Financial redress totalling $74 million were made. Ignoring the social and economic loss suffered by local iwi the payment represents $3,600 per acre of land which the authorities had promised to return. This is absolute peanuts.
This bill is the result of a long journey. In 2014, Taranaki iwi, Parihaka, and the Crown agreed to establish a working group aptly named Kawe Tutaki, which means “a vehicle towards closure”. Kawe Tutaki advised Ministers on how the Crown could best support the Parihaka community outside the Treaty settlement process. After careful consultation with the Parihaka community, Ministers, Crown agencies, and local authorities, Kawe Tutaki recommended the Crown reconcile its troubled relationship with Parihaka and recognise the community’s important legacy, and assist Parihaka to again become a vibrant and sustainable community founded on principles established by its visionary leaders Tohu Kākahi and Te Whiti o Rongomai.
A compact of trust was signed on 22 May 2016 as a first step to rebuild the relationship. In November that year, the Crown proposed a reconciliation package that included formal relationship agreements with Government agencies and local bodies, a financial contribution towards Parihaka’s future development, a Parihaka-Crown relationship forum, and a formal apology from the Crown. The Parihaka Papakāinga Trust then led an innovative consultation process with the community to decide whether the package was acceptable.

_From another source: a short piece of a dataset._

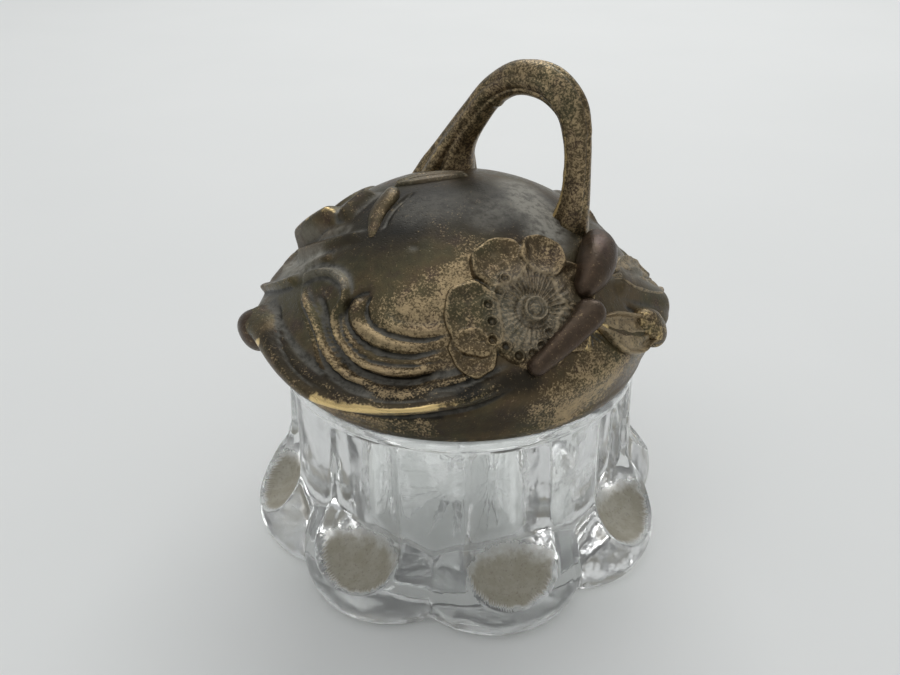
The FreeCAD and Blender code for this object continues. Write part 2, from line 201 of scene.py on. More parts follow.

I acknowledge the decision was not an easy one, and that, in ultimately deciding to accept this package, the people of Parihaka have chosen to look towards the future. On 9 June 2017, a reconciliation ceremony took place at Parihaka where the Crown and Parihaka signed Te Kawenata ō Rongo, the deed of reconciliation, which records the elements of the reconciliation package. The reconciliation ceremony was not only an important turning point in the relationship between the Crown and the people of Parihaka but a day of national significance.
Reading through the documents I am struck by a few things, how egregious Taranaki Iwi were treated, how their rights were trampled on, how possibly the first attempt at a non violent response to tyranny was met with further tyranny, and how the treaty settlement is but a very modest compensation package for what local iwi has suffered.